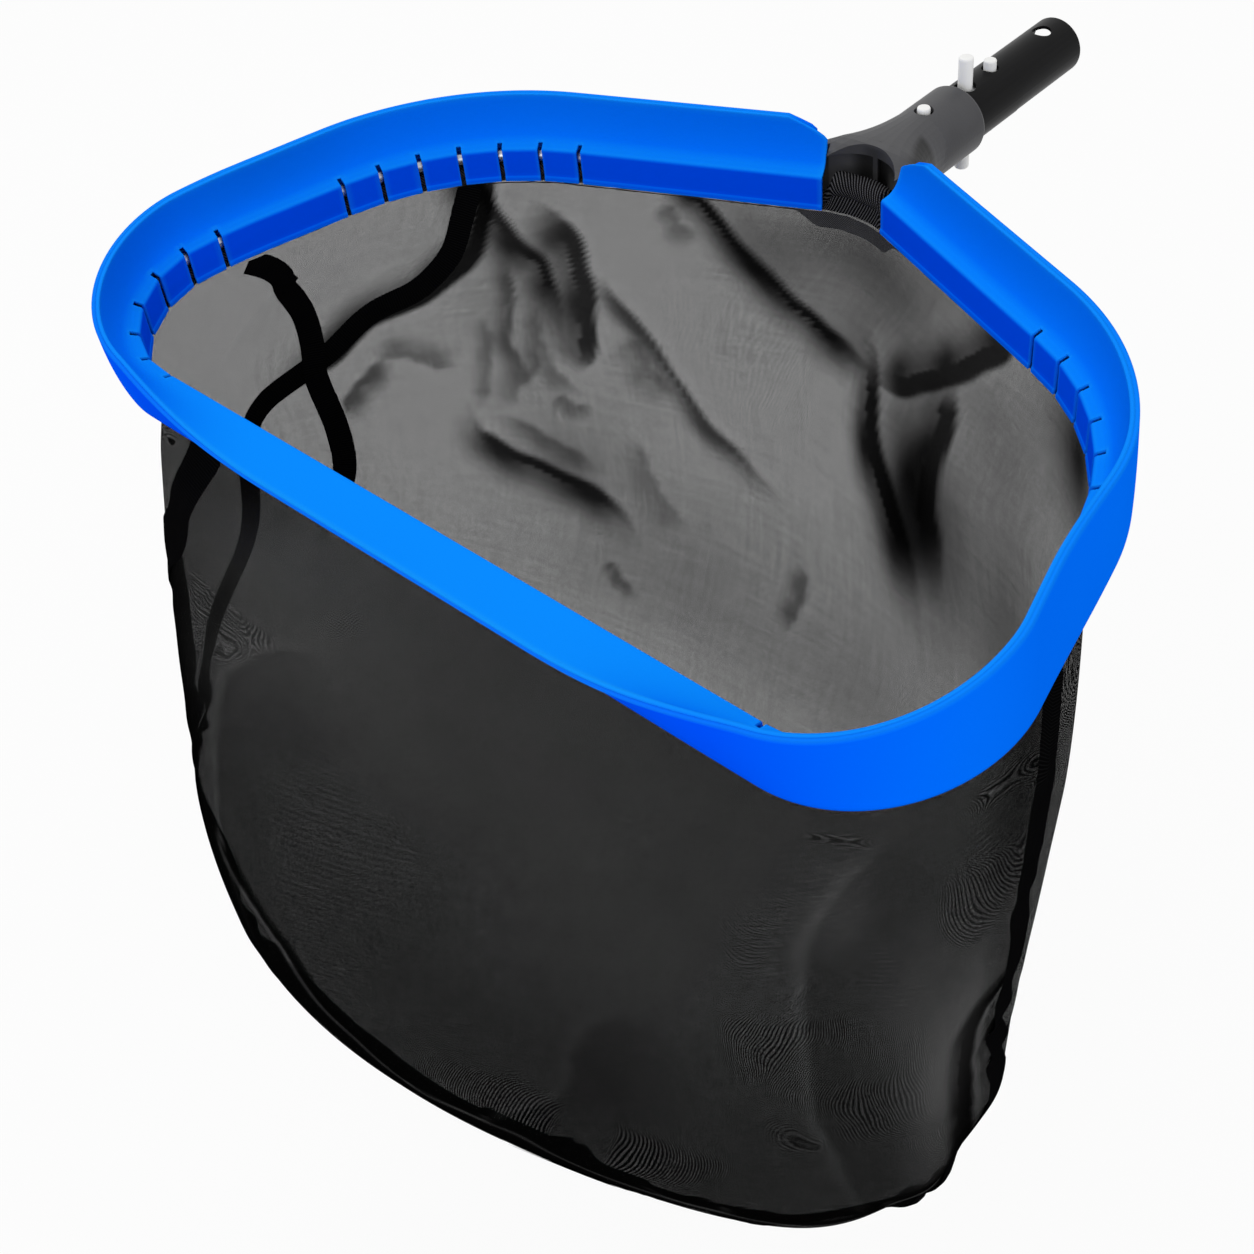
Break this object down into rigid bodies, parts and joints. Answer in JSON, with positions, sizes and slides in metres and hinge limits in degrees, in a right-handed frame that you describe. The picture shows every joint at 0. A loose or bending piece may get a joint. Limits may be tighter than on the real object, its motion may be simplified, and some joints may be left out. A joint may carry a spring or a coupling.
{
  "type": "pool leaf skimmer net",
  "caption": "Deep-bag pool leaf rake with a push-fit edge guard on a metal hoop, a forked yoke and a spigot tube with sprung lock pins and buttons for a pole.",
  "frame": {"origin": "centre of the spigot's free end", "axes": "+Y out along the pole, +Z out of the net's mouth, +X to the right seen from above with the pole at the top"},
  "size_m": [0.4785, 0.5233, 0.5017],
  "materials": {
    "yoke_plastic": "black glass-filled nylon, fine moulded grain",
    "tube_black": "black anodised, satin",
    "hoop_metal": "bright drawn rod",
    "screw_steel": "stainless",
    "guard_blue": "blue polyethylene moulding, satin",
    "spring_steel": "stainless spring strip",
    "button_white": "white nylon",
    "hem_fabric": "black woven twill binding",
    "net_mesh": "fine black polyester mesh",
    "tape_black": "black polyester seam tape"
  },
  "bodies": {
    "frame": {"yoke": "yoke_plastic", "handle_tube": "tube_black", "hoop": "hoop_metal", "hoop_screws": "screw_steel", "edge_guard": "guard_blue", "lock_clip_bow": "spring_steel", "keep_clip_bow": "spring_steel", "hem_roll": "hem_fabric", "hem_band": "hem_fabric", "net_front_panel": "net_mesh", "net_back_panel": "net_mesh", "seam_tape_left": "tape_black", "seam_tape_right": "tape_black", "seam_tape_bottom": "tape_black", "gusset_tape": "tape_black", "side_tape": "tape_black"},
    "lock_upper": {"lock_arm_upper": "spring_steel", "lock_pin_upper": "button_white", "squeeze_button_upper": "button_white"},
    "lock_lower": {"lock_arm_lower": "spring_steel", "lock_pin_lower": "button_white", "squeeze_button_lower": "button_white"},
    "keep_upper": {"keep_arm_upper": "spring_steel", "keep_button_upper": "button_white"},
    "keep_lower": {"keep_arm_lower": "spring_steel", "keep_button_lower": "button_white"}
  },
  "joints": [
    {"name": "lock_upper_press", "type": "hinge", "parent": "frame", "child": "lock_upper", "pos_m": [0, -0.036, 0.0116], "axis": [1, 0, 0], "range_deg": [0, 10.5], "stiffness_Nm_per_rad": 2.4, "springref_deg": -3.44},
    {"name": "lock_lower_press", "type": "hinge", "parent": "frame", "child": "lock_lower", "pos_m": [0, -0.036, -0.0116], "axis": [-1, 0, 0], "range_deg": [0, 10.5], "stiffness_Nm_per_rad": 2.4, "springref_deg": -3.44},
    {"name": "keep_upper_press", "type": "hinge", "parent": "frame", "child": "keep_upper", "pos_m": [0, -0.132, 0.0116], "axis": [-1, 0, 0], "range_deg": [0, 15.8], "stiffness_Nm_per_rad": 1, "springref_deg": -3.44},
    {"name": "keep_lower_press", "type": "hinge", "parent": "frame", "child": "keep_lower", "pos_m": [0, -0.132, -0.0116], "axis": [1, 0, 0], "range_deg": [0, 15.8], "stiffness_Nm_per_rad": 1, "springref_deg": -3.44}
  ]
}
========
YOUR INSTRUCTIONS: Quote each line of the listing above exactly.

EXERCISE RESULT:
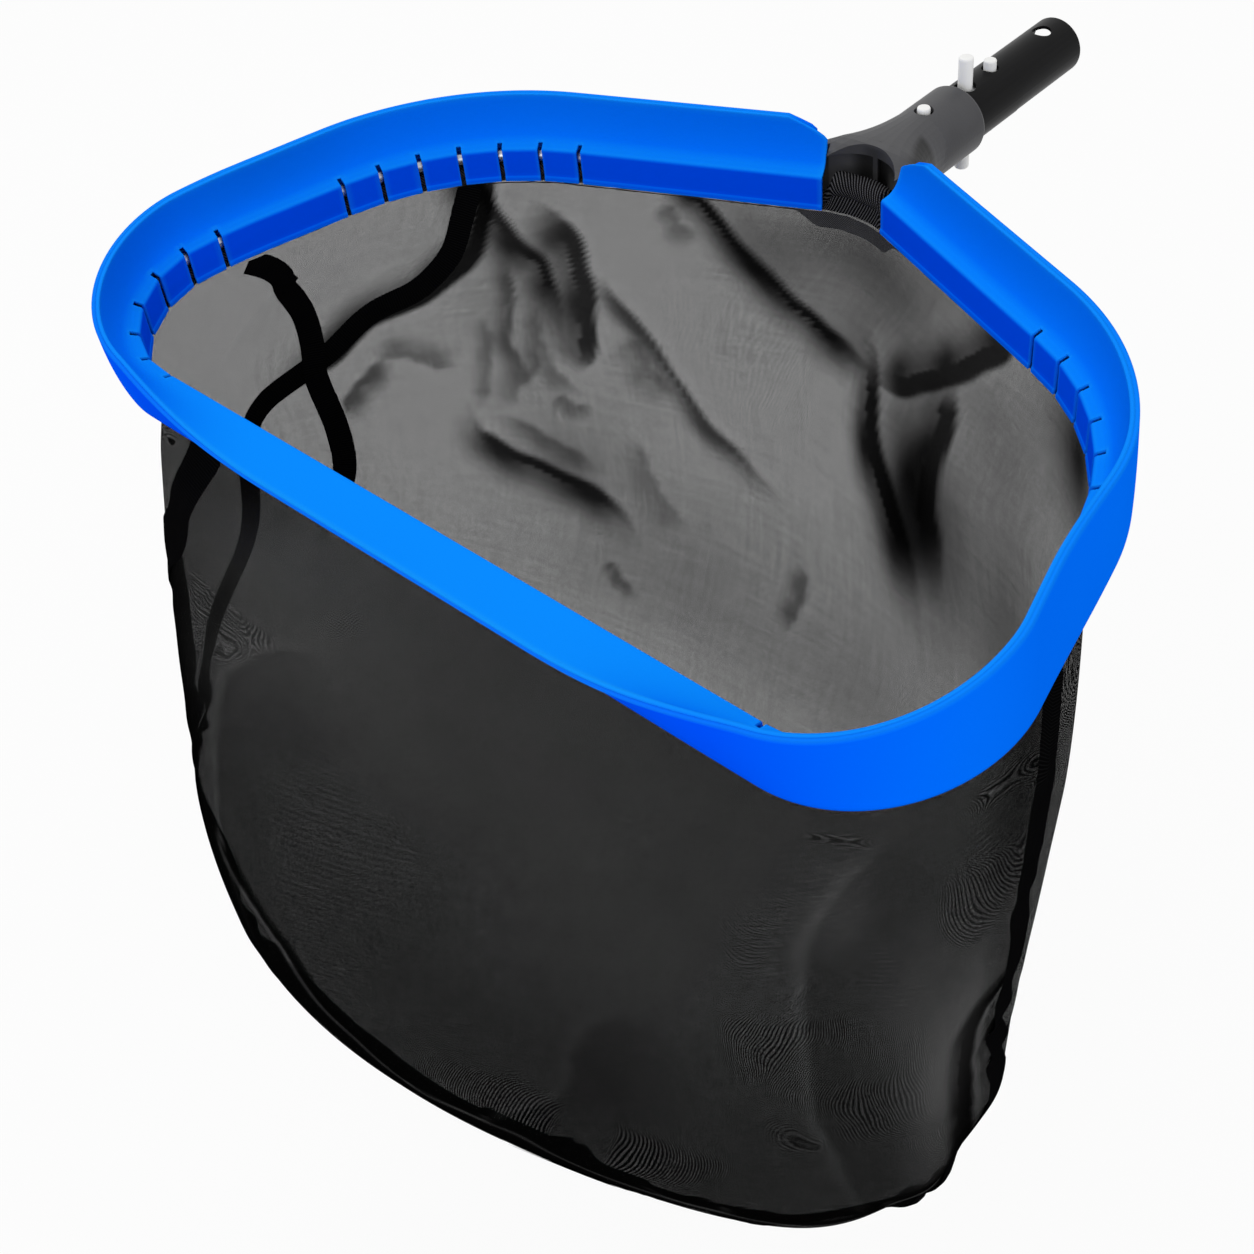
Break this object down into rigid bodies, parts and joints. Answer in JSON, with positions, sizes and slides in metres and hinge limits in degrees, in a right-handed frame that you describe. The picture shows every joint at 0. A loose or bending piece may get a joint. Limits may be tighter than on the real object, its motion may be simplified, and some joints may be left out. A joint may carry a spring or a coupling.
{
  "type": "pool leaf skimmer net",
  "caption": "Deep-bag pool leaf rake with a push-fit edge guard on a metal hoop, a forked yoke and a spigot tube with sprung lock pins and buttons for a pole.",
  "frame": {"origin": "centre of the spigot's free end", "axes": "+Y out along the pole, +Z out of the net's mouth, +X to the right seen from above with the pole at the top"},
  "size_m": [0.4785, 0.5233, 0.5017],
  "materials": {
    "yoke_plastic": "black glass-filled nylon, fine moulded grain",
    "tube_black": "black anodised, satin",
    "hoop_metal": "bright drawn rod",
    "screw_steel": "stainless",
    "guard_blue": "blue polyethylene moulding, satin",
    "spring_steel": "stainless spring strip",
    "button_white": "white nylon",
    "hem_fabric": "black woven twill binding",
    "net_mesh": "fine black polyester mesh",
    "tape_black": "black polyester seam tape"
  },
  "bodies": {
    "frame": {"yoke": "yoke_plastic", "handle_tube": "tube_black", "hoop": "hoop_metal", "hoop_screws": "screw_steel", "edge_guard": "guard_blue", "lock_clip_bow": "spring_steel", "keep_clip_bow": "spring_steel", "hem_roll": "hem_fabric", "hem_band": "hem_fabric", "net_front_panel": "net_mesh", "net_back_panel": "net_mesh", "seam_tape_left": "tape_black", "seam_tape_right": "tape_black", "seam_tape_bottom": "tape_black", "gusset_tape": "tape_black", "side_tape": "tape_black"},
    "lock_upper": {"lock_arm_upper": "spring_steel", "lock_pin_upper": "button_white", "squeeze_button_upper": "button_white"},
    "lock_lower": {"lock_arm_lower": "spring_steel", "lock_pin_lower": "button_white", "squeeze_button_lower": "button_white"},
    "keep_upper": {"keep_arm_upper": "spring_steel", "keep_button_upper": "button_white"},
    "keep_lower": {"keep_arm_lower": "spring_steel", "keep_button_lower": "button_white"}
  },
  "joints": [
    {"name": "lock_upper_press", "type": "hinge", "parent": "frame", "child": "lock_upper", "pos_m": [0, -0.036, 0.0116], "axis": [1, 0, 0], "range_deg": [0, 10.5], "stiffness_Nm_per_rad": 2.4, "springref_deg": -3.44},
    {"name": "lock_lower_press", "type": "hinge", "parent": "frame", "child": "lock_lower", "pos_m": [0, -0.036, -0.0116], "axis": [-1, 0, 0], "range_deg": [0, 10.5], "stiffness_Nm_per_rad": 2.4, "springref_deg": -3.44},
    {"name": "keep_upper_press", "type": "hinge", "parent": "frame", "child": "keep_upper", "pos_m": [0, -0.132, 0.0116], "axis": [-1, 0, 0], "range_deg": [0, 15.8], "stiffness_Nm_per_rad": 1, "springref_deg": -3.44},
    {"name": "keep_lower_press", "type": "hinge", "parent": "frame", "child": "keep_lower", "pos_m": [0, -0.132, -0.0116], "axis": [1, 0, 0], "range_deg": [0, 15.8], "stiffness_Nm_per_rad": 1, "springref_deg": -3.44}
  ]
}